-- Exercise description --
Write the listing out again, all of it, word for word.

━━━━━━

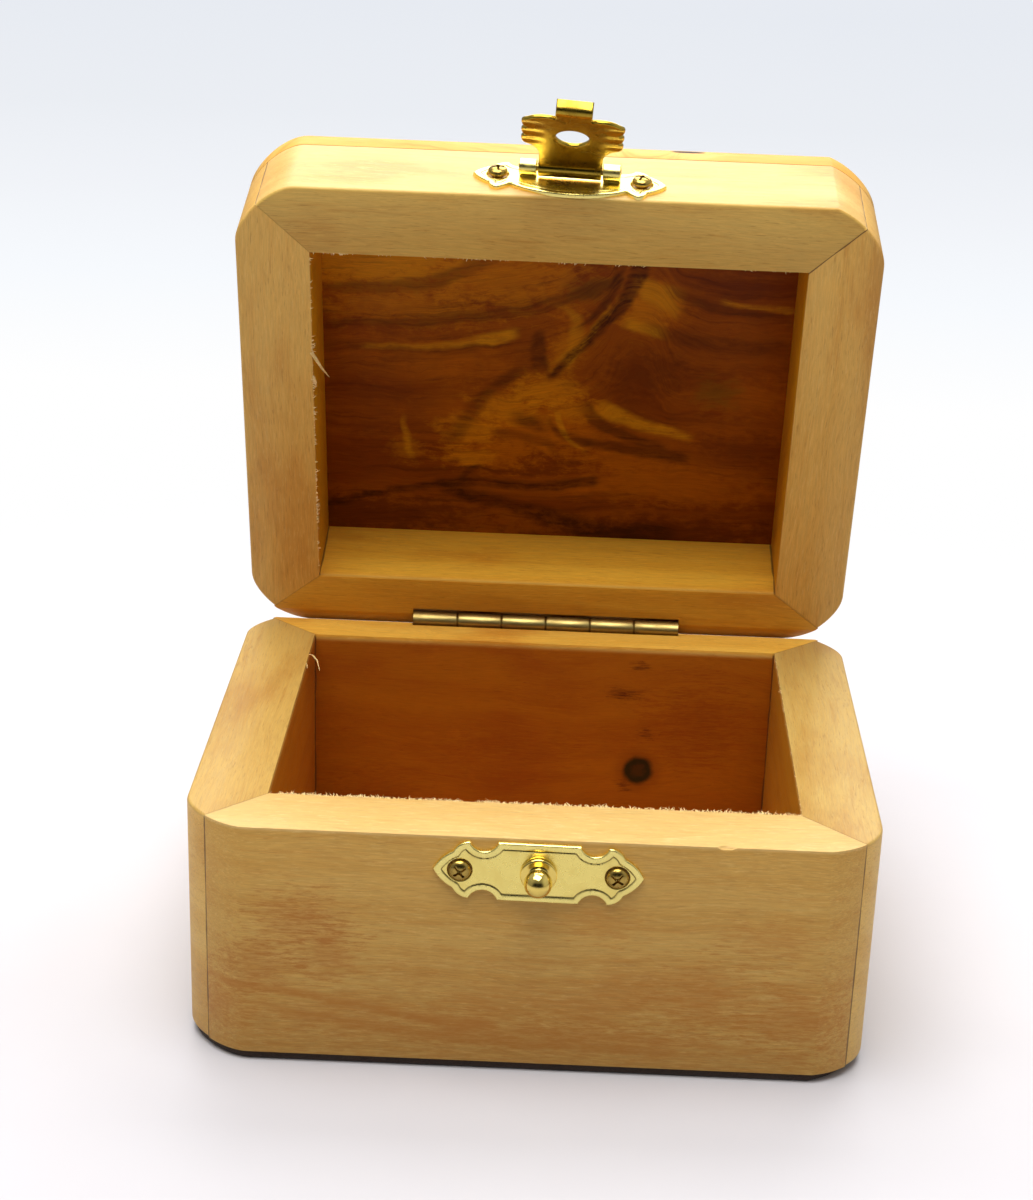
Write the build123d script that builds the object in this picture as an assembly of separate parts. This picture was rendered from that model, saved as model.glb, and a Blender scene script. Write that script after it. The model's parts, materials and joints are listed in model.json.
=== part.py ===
from build123d import *
import os
from math import asin, cos, radians, sin, sqrt, tan

# Small hinged wooden box for a rosary.
# X points right, Y to the back, Z up. The origin is the centre of the felt's underside.
# The lid is modelled shut and then swung open about the hinge pin to its stop. Millimetres.

# ---- box ----
box_width = 90.0          # over the left and right boards
box_depth = 72.6          # over the front and back boards
base_height = 33.0        # wood of the base
lid_height = 18.0         # wood of the lid with its top panel
front_wall = 9.8
back_wall = 8.6
side_wall = 10.3
bottom_panel_thickness = 4.0
top_panel_thickness = 4.0
rim_gap = 0.3             # between the two rims when shut
corner_cut = 6.0          # 45 degree cut at each upright corner, measured along a side
corner_blend = 6.5        # radius that softens the two edges of each cut
top_edge_radius = 1.2
felt_thickness = 1.3
felt_inset = 0.5

# ---- hinge ----
lid_open_angle = 77.0     # from shut to the stop
hinge_length = 40.6
leaf_height = 7.6         # from the pin's axis to the leaf's edge
leaf_thickness = 0.7
leaf_side_gap = 0.1
hinge_pin_radius = 0.65
pin_clearance = 0.05
knuckle_count = 6
knuckle_gap = 0.5
knuckle_relief = 0.4      # between a leaf's edge and the other leaf's knuckles
rebate_length = 54.0      # groove in both back rims around the barrel
rebate_clearance = 0.5
bevel_width = 2.6         # bevel along both back rims
stop_clearance = 0.1      # how much deeper each bevel is cut than the stop needs
hinge_screw_count = 3
hinge_screw_spacing = 14.0
hinge_screw_drop = 4.7    # from the pin's axis

# ---- screws ----
screw_clearance = 0.05
hinge_screw_head_radius = 1.45
hinge_screw_shank_radius = 0.8
hinge_screw_length = 5.5
fitting_screw_head_radius = 1.4
fitting_screw_shank_radius = 0.75
fitting_screw_length = 6.0
fitting_screw_dome = 0.75
fitting_screw_sink = 0.25  # extra radius of the countersink around the head
cross_width = 0.32
cross_share = 1.25         # length of a cross slot over the head's radius
cross_depth = 0.35
screw_tip_share = 1.6      # length of the point over the shank's radius

# ---- catch plate and hasp plate ----
fitting_thickness = 0.6
fitting_half_width = 13.4
fitting_half_height = 4.1
fitting_body_half_width = 5.2
fitting_notch_x = 7.2
fitting_notch_z = 2.75
fitting_ear_x = 8.8
fitting_ear_z = 4.0
fitting_shoulder_x = 10.9
fitting_shoulder_z = 2.6
fitting_screw_x = 10.0
catch_x = 0.9
catch_drop = 4.6           # from the base's rim to the plate's middle
catch_tilt = 0.6           # degrees, clockwise from the front
hasp_x = 1.0
hasp_rise = 5.0            # from the lid's rim to the plate's middle
hasp_tilt = 4.5
hasp_skirt = 5.0           # reach of the plate's curved lower edge
hasp_lobe_x = 9.7          # lowest point of the plate's lower lobes
hasp_lobe_z = 4.1
hasp_notch_x = 8.1         # where a lobe meets the curved lower edge
hasp_notch_z = 2.7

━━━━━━

-- Result below --
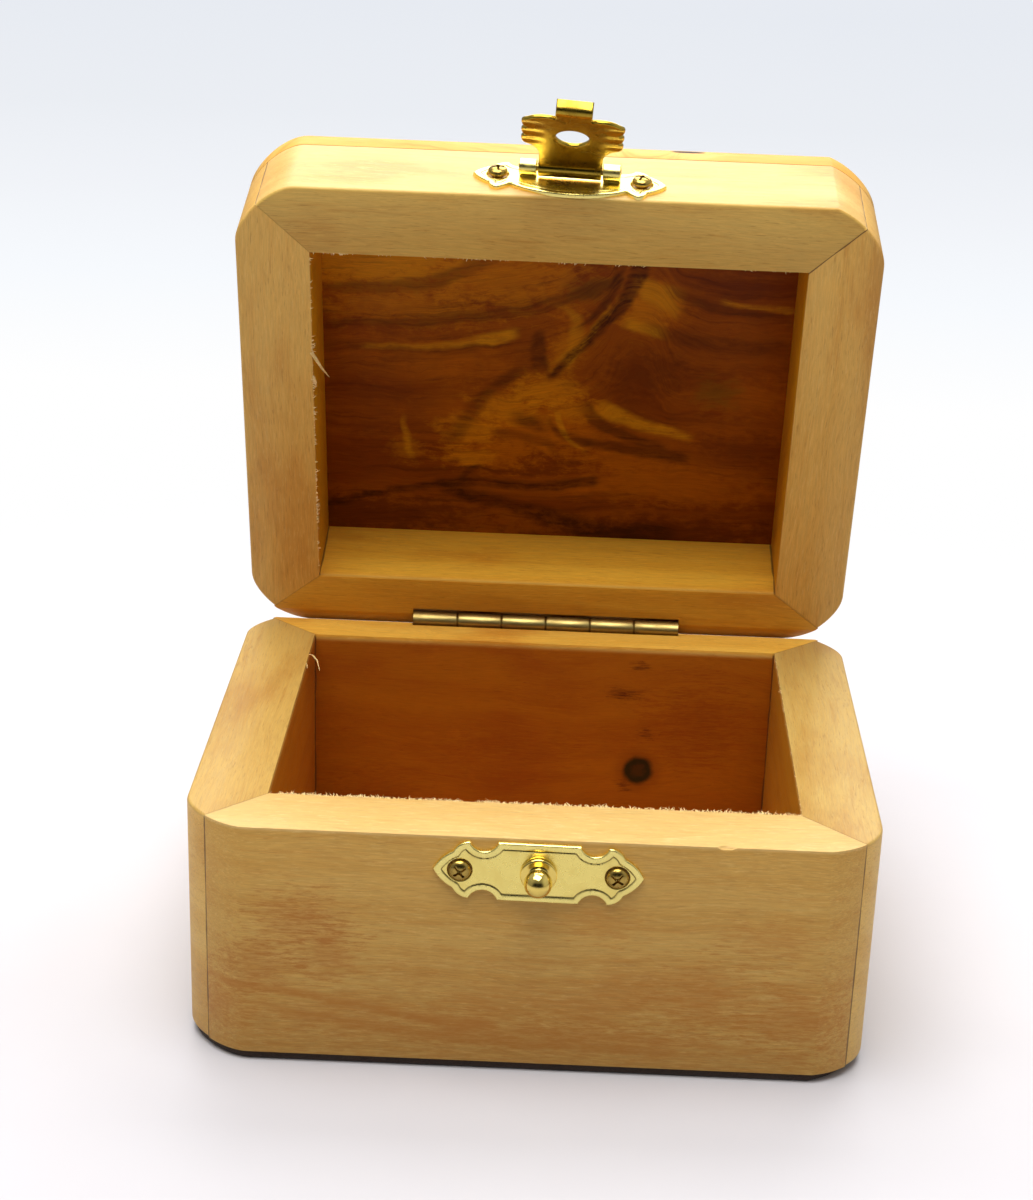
Write the build123d script that builds the object in this picture as an assembly of separate parts. This picture was rendered from that model, saved as model.glb, and a Blender scene script. Write that script after it. The model's parts, materials and joints are listed in model.json.
=== part.py ===
from build123d import *
import os
from math import asin, cos, radians, sin, sqrt, tan

# Small hinged wooden box for a rosary.
# X points right, Y to the back, Z up. The origin is the centre of the felt's underside.
# The lid is modelled shut and then swung open about the hinge pin to its stop. Millimetres.

# ---- box ----
box_width = 90.0          # over the left and right boards
box_depth = 72.6          # over the front and back boards
base_height = 33.0        # wood of the base
lid_height = 18.0         # wood of the lid with its top panel
front_wall = 9.8
back_wall = 8.6
side_wall = 10.3
bottom_panel_thickness = 4.0
top_panel_thickness = 4.0
rim_gap = 0.3             # between the two rims when shut
corner_cut = 6.0          # 45 degree cut at each upright corner, measured along a side
corner_blend = 6.5        # radius that softens the two edges of each cut
top_edge_radius = 1.2
felt_thickness = 1.3
felt_inset = 0.5

# ---- hinge ----
lid_open_angle = 77.0     # from shut to the stop
hinge_length = 40.6
leaf_height = 7.6         # from the pin's axis to the leaf's edge
leaf_thickness = 0.7
leaf_side_gap = 0.1
hinge_pin_radius = 0.65
pin_clearance = 0.05
knuckle_count = 6
knuckle_gap = 0.5
knuckle_relief = 0.4      # between a leaf's edge and the other leaf's knuckles
rebate_length = 54.0      # groove in both back rims around the barrel
rebate_clearance = 0.5
bevel_width = 2.6         # bevel along both back rims
stop_clearance = 0.1      # how much deeper each bevel is cut than the stop needs
hinge_screw_count = 3
hinge_screw_spacing = 14.0
hinge_screw_drop = 4.7    # from the pin's axis

# ---- screws ----
screw_clearance = 0.05
hinge_screw_head_radius = 1.45
hinge_screw_shank_radius = 0.8
hinge_screw_length = 5.5
fitting_screw_head_radius = 1.4
fitting_screw_shank_radius = 0.75
fitting_screw_length = 6.0
fitting_screw_dome = 0.75
fitting_screw_sink = 0.25  # extra radius of the countersink around the head
cross_width = 0.32
cross_share = 1.25         # length of a cross slot over the head's radius
cross_depth = 0.35
screw_tip_share = 1.6      # length of the point over the shank's radius

# ---- catch plate and hasp plate ----
fitting_thickness = 0.6
fitting_half_width = 13.4
fitting_half_height = 4.1
fitting_body_half_width = 5.2
fitting_notch_x = 7.2
fitting_notch_z = 2.75
fitting_ear_x = 8.8
fitting_ear_z = 4.0
fitting_shoulder_x = 10.9
fitting_shoulder_z = 2.6
fitting_screw_x = 10.0
catch_x = 0.9
catch_drop = 4.6           # from the base's rim to the plate's middle
catch_tilt = 0.6           # degrees, clockwise from the front
hasp_x = 1.0
hasp_rise = 5.0            # from the lid's rim to the plate's middle
hasp_tilt = 4.5
hasp_skirt = 5.0           # reach of the plate's curved lower edge
hasp_lobe_x = 9.7          # lowest point of the plate's lower lobes
hasp_lobe_z = 4.1
hasp_notch_x = 8.1         # where a lobe meets the curved lower edge
hasp_notch_z = 2.7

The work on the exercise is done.